Disclosure is a pipe dream.
It would have been nice if Kaku hadn't trotted out the old bromide that "we can explain" 95% of all UFO sightings. That's an old number from the Blue Book days and it's complete BS. Slapping an explanation on a sighting is not the same as explaining it and consider what that 95% number means:
That 19 out of every 20 witnesses describes the sighting well enough for an investigator to make a prosaic determination. No way!
Assuming that every UFO witness can be properly descriptive it also means that in 19 of every 20 incidents an investigator can tell the witness what he/she saw. No way!
So you've got two serious blocks against coming up with a high percentage of proper explanations under the best of circumstances, yet the number is 95%? Not a chance.
Two out of three at the very best, that's where I'd park it.
Different strokes for different folks, I guess.

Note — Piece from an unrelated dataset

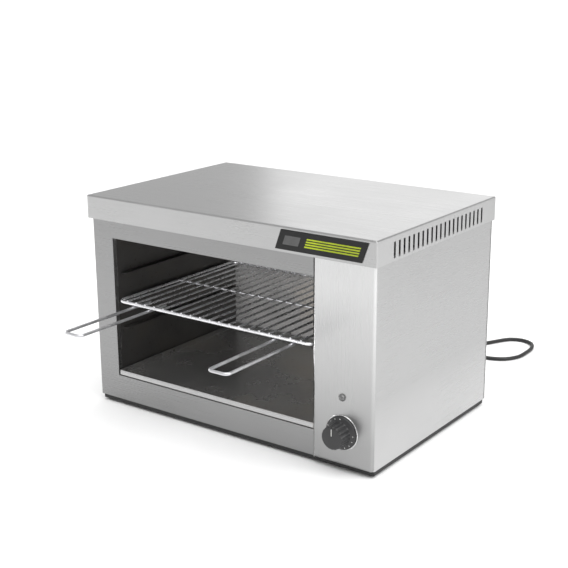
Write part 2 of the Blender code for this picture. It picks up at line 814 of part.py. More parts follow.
def make_cord():
    """The flex from the gland to the coil, the coil's outer shape, and the end with its plug."""
    gland_profile = [
        (0.0, GLAND_REACH),
        (CORD_R + 0.0008, GLAND_REACH),
        (0.0072, 0.006),
        (GLAND_FLANGE_R, 0.005),
        (GLAND_FLANGE_R, GAP),
        (GLAND_NECK_R, GAP),
        (GLAND_NECK_R, -SHEET - GAP),
        (0.0105, -SHEET - GAP),
        (0.0105, -0.0080),
        (0.0, -0.0080),
    ]
    turned("cord_gland", gland_profile, (CORD_X, BACK, GLAND_Z), (0, 1, 0), CORD_BLACK, 24)

    start = BACK + GLAND_REACH + GAP
    r = CORD_R
    route = [
        (CORD_X, start, GLAND_Z),
        (CORD_X, start + 0.014, GLAND_Z),
        (CORD_X - 0.003, start + 0.034, GLAND_Z - 0.0065),
        (CORD_X - 0.010, start + 0.053, GLAND_Z - 0.0225),
        (CORD_X - 0.021, start + 0.071, r + 0.0125),
        (CORD_X - 0.040, start + 0.087, r + 0.0035),
        (0.170, BACK + 0.136, r + 0.0006),
        (0.132, BACK + 0.144, r + 0.0001),
        (0.097, BACK + 0.155, r),
        (0.074, BACK + 0.181, r),
        (0.076, BACK + 0.209, r),
        (0.098, BACK + 0.227, r),
        (0.130, BACK + 0.229, r),
        (0.165, BACK + 0.224, r),
        (0.200, BACK + 0.225, r),
        (0.229, BACK + 0.240, r),
        (0.245, BACK + 0.268, r),
        (0.247, BACK + 0.302, r),
        (0.2445, BACK + 0.333, r),
        (0.232, BACK + 0.358, r),
        (0.207, BACK + 0.3675, r),
        (0.182, BACK + 0.358, r),
        (0.166, BACK + 0.333, r),
        (0.146, BACK + 0.298, r),
        (0.114, BACK + 0.274, r),
        (0.074, BACK + 0.261, r),
        (0.039, BACK + 0.240, r),
        (0.014, BACK + 0.207, r),
        (-0.010, BACK + 0.178, r),
        (-0.030, BACK + 0.1667, r),
        (COIL_AT.x + COIL_LEAVE, COIL_AT.y + COIL_R, r),
    ]
    tube("mains_cord", smooth_line(route, 2.4 * CORD_D), CORD_R, CORD_BLACK)

    inner, outer = COIL_R - CORD_R, COIL_R + CORD_R
    height = CORD_D * (COIL_TURNS + 1)
    ring = [(inner, height), (outer, height), (outer, 0.0), (inner, 0.0), (inner, height)]
    turned("cord_coil", ring, COIL_AT, (0, 0, 1), CORD_BLACK, 32)


def make_plug():
    """A three-pin plug lying beside the coil, with its short lead over the coil's edge."""
    away = COIL_AT + PLUG_AWAY
    width, length, z = PLUG_HALF
    body = box(
        "plug_body",
        away - Vector((width, length, 0.0)),
        away + Vector((width, length, 2 * z)),
        CORD_BLACK,
        0.005,
    )
    body.modifiers["bevel"].segments = 3
    pins = (
        ("plug_pin_earth", 0.0, 0.008),
        ("plug_pin_live", -0.010, -0.006),
        ("plug_pin_neutral", 0.010, -0.006),
    )
    for name, x, up in pins:
        start = away + Vector((x, -length - GAP, z + up))
        rod(name, start, start + Vector((0.0, -PIN_LENGTH, 0.0)), PIN_R, BRASS, 12)
    top = CORD_R + CORD_D * COIL_TURNS
    route = [
        COIL_AT + Vector((-COIL_LEAVE, COIL_R, top)),
        COIL_AT + Vector((-COIL_LEAVE - 0.016, COIL_R, top)),
        COIL_AT + Vector((-0.066, COIL_R, top - 0.001)),
        COIL_AT + Vector((-0.084, 0.0355, top - 0.004)),
        COIL_AT + Vector((-0.0968, 0.0210, z + 0.002)),
        away + Vector((0.0, length + 0.009, z)),
        away + Vector((0.0, length + GAP, z)),
    ]
    tube("cord_tail", smooth_line(route, 2.0 * CORD_D), CORD_R, CORD_BLACK)


def make_screws():
    """Pan-head screws that hold the rear panel and the hood's back band."""
    places = {
        "rear_screw_1": (-HALF_W + 0.0075, BASE + 0.060),
        "rear_screw_2": (HALF_W - 0.0075, BASE + 0.060),
        "rear_screw_3": (-HALF_W + 0.0075, HOOD_LOW - 0.060),
        "rear_screw_4": (HALF_W - 0.0075, HOOD_LOW - 0.060),
    }
    profile = [(0.0, 0.0014), (0.0022, 0.0013), (0.0036, 0.0006), (0.0038, 0.0), (0.0, 0.0)]
    for name, (x, z) in places.items():
        turned(name, profile, (x, BACK + GAP / 3, z), (0, 1, 0), STEEL, 16)


def build():
    make_casing()
    make_feet()
    make_hood()
    make_badge()
    make_liner()
    make_ledges()
    make_tray()
    make_elements()
    make_rack()
    make_handles()
    make_control_panel()
    make_regulator()
    make_lamp()
    make_terminal_block()
    make_inner_wires()
    make_cord()
    make_plug()
    make_screws()


build()
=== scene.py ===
import math

import bmesh
import bpy
from mathutils import Matrix, Vector


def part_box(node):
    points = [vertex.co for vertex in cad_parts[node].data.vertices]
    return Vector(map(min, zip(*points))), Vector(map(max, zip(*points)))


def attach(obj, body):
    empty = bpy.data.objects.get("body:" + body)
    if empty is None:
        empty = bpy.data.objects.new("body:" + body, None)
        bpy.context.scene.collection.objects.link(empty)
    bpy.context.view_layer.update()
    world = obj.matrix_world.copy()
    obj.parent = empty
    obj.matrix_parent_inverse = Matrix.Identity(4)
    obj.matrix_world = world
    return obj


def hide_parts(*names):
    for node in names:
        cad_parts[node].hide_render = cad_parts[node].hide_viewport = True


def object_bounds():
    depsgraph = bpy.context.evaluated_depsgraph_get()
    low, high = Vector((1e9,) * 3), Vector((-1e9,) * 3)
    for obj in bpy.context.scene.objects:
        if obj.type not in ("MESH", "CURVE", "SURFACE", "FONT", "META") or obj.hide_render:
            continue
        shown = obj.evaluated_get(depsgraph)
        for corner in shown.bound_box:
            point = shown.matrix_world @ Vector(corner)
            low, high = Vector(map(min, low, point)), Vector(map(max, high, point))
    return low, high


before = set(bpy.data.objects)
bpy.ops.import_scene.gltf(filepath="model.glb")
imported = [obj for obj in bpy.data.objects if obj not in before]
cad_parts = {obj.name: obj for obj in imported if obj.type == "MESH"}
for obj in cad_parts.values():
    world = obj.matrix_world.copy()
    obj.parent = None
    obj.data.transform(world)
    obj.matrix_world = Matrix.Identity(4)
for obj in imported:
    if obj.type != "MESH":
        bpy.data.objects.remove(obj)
CAD_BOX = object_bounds()

# Looks for a countertop open-front grill: +Z up, X along the front, Y from the front to the back, in metres.


# ---------------------------------------------------------------- places, worked out from the frame


def corners(node):
    """The node's lowest and highest corners as vectors."""
    low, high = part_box(node)
    return Vector(low), Vector(high)


def centre(node):
    low, high = corners(node)
    return (low + high) / 2


def size(node):
    low, high = corners(node)
    return high - low


FRAME_LOW = corners("front_frame")[0]
FRONT = FRAME_LOW.y
BACK = corners("rear_panel")[1].y
BASE = FRAME_LOW.z
TOP = CAD_BOX[1][2]
PANEL_BEND = 0.0045
HANDLE_BEND = 0.008
GAP = 0.0003
ON_AXIS = 1e-7

CORD_D = 0.0075
CORD_R = CORD_D / 2
COIL_AT = Vector((centre("cord_coil").x, centre("cord_coil").y, 0.0))
COIL_R = size("cord_coil").x / 2 - CORD_R
COIL_TURNS = 3
COIL_LEAVE = 0.027
COIL_STEPS = 24
LEAD_STEP = 0.012
TAIL_STEP = 0.010


# ---------------------------------------------------------------- camera, floor and lights

CAMERA_AT = Vector((1.1743, FRONT - 1.4347, BASE + 0.7995))
CAMERA_AZIMUTH = math.radians(36.16)
CAMERA_ELEVATION = math.radians(16.17)
CAMERA_ROLL = math.radians(-0.395)
CAMERA_LENS = 72.87
SENSOR = 36.0
FLOOR_SIZE = 40.0
FLOOR_DROP = 0.0002
HORIZON_FADE = 0.24


def make_camera():
    data = bpy.data.cameras.new("camera")
    data.lens = CAMERA_LENS
    data.sensor_width = SENSOR
    camera = bpy.data.objects.new("camera", data)
    bpy.context.scene.collection.objects.link(camera)
    flat = math.cos(CAMERA_ELEVATION)
    backward = Vector(
        (
            math.sin(CAMERA_AZIMUTH) * flat,
            -math.cos(CAMERA_AZIMUTH) * flat,
            math.sin(CAMERA_ELEVATION),
        )
    )
    right = (-backward).cross(Vector((0, 0, 1))).normalized()
    up = right.cross(-backward)
    turned_right = math.cos(CAMERA_ROLL) * right + math.sin(CAMERA_ROLL) * up
    turned_up = math.cos(CAMERA_ROLL) * up - math.sin(CAMERA_ROLL) * right
    turn = Matrix((turned_right, turned_up, backward)).transposed().to_4x4()
    camera.matrix_world = Matrix.Translation(CAMERA_AT) @ turn
    bpy.context.scene.camera = camera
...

I actually thought his percentage was too low. I'm more of the opinion that probably 99% of all UFO reports constitute nothing.
The 99% constitute nothing number is fine, certainly low considering how many UFO sightings there actually are, but that isn't what Kaku said. "You name it, we've got it nailed," is what he said and the number he used was 95%.
Stanton Friedman goes out way beyond at 21.5% unknowns (based on Blue Book report 14) calling the exercise a flat out lie.the truly unexplained sightings total less than 2 percent of all UFO sightings.
IMHO, 95% is used symbolically to boldly contradict the Condon report statistics... In other words he's saying Condon is BS. As a scientist, it is very risky to offer a figure without proper backing. At 2.5x more than the Condon findings, I'd love to hear where he got 5% unknowns
Michio Kaku rocks,
IMHO, 95% is used symbolically to boldly contradict the Condon report statistics... In other words he's saying Condon is BS. As a scientist, it is very risky to offer a figure without proper backing. At 2.5x more than the Condon findings, I'd love to hear where he got 5% unknowns
The authors note that about 5 percent of sightings on which there is solid documentation cannot be easily attributed to earthly sources, such as secret military exercises. This 5 percent seem ''to be completely unknown flying machines with exceptional performances that are guided by a natural or artificial intelligence,'' they say. Science has developed plausible models for travel from another solar system and for technology that could be used to propel the vehicles, the report points out.